Most automatic coffee makers shut off on their own after two hours, a boon for users likely to run out the door and leave the appliance on. Many of the coffee makers in this report with glass carafes have a "keep warm" feature that heats the plate for two to four hours.

Durability

Let's get one thing straight right off the bat: Coffee makers are not made to last forever. And those with more electronic features also have more that can possibly go wrong. We saw many 1- and 2-star reviews from owners unhappy that their coffee makers conked out after two or three years, a lifespan that might be considered pretty reasonable for a cheap coffee maker. Instead of dwelling on those, we scoured reviews for consistent complaints about leakage — a surprisingly common problem with some models — or a lot of reports of failure within a few months to a year. Coffee makers with that kind of negative feedback were disqualified from our list of top picks.

Additional Products We Considered

Black & Decker Brew 'n Go DCM18S Review

From $20

Personal Single-Serve Coffee Maker for Commuters

Pros:

  • Small footprint; makes one cup at a time.
  • Versatile; brews from soft pods or grounds.
  • Includes a travel mug that users say keeps coffee hot.
  • Comes with a permanent cone filter.

Cons:

  • Not programmable.
  • Doesn't always brew completely.
  • Not enough capacity for heavy coffee drinkers.

Takeaway: The Black & Decker Brew 'n Go DCM18S has been around for many years in one iteration or another, and for good reason: It's a very handy little appliance if your main focus is coffee to go. It brews from grounds or soft pods into the included travel mug — or any cup you'd like to use. While the capacity is up to 15 ounces, we did see quite a few comments that the water doesn't always brew completely, leaving some in the reservoir. Several users note that they have to push the brew button a second or third time to get a full cup. Still, those complaints are in the minority; most reviewers are fond of this little coffee maker.

Hamilton Beach 49976 Review

From $90

Most Versatile Coffee Maker

Pros:

  • Makes a full pot or a single-serve cup.
  • Accommodates grounds and K-Cups.
  • Programmable on the full-pot side.
  • 2 brew-strength options: bold and regular.

Cons:

  • Slow brew times on both sides.
  • Large footprint.
  • Some durability issues with the single-serve side.

Takeaway: For shoppers who can't decide between a single-serve coffee maker, like a Keurig, or a more traditional model that makes a full pot, the Hamilton Beach 49976 does both. The full-pot side brews up to 12 cups directly into a carafe; the single-serve side can brew up to 12 ounces from a K-Cup or 14 ounces from grounds. All that flexibility gives it a large footprint — like having two coffee makers on the counter. We also saw complaints of the single-serve side failing prematurely. But this coffee machine is versatile and replete with features: a delay timer, keep-warm mode, auto-off function, and more.
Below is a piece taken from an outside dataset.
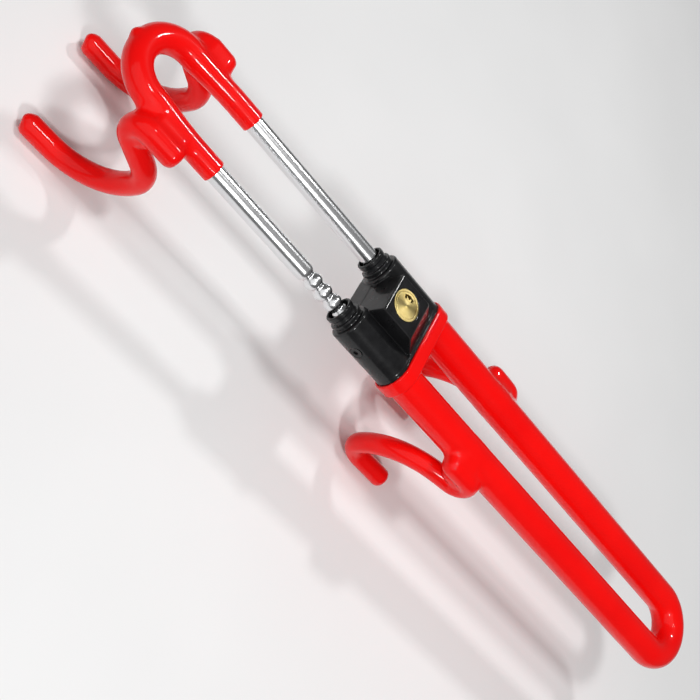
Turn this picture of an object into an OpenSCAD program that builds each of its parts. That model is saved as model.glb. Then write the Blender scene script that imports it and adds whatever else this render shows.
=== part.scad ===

Oxo 9-Cup Coffee Maker Review

From $200

Worth a Splurge: Automatic Pour-Over Coffee Maker

Pros:

  • Brews at an optimal temperature.
  • Rainmaker "shower head" evenly distributes water over the grounds.
  • Very simple to use.
  • Thermal carafe keeps coffee hot, and a freshness timer shows how long it's been sitting.

Cons:

  • Pricey.
  • Some complaints of drips/leaks.

Takeaway: In order for a coffee maker to meet standards set by the Specialty Coffee Association of America, it must be able to heat and hold the water to the recommended temperature of 197.6 to 204.8 degrees for four to eight minutes. The Oxo Barista Brain 9-Cup Coffee Maker does just that, earning it a rare SCA certification. You can program the time you want it to start and sneak a cup while it's still brewing. One constant complaint we noted is that the machine continues to drip after the carafe is removed — sometimes significantly. Users say the thermal carafe keeps the coffee hot for about two hours.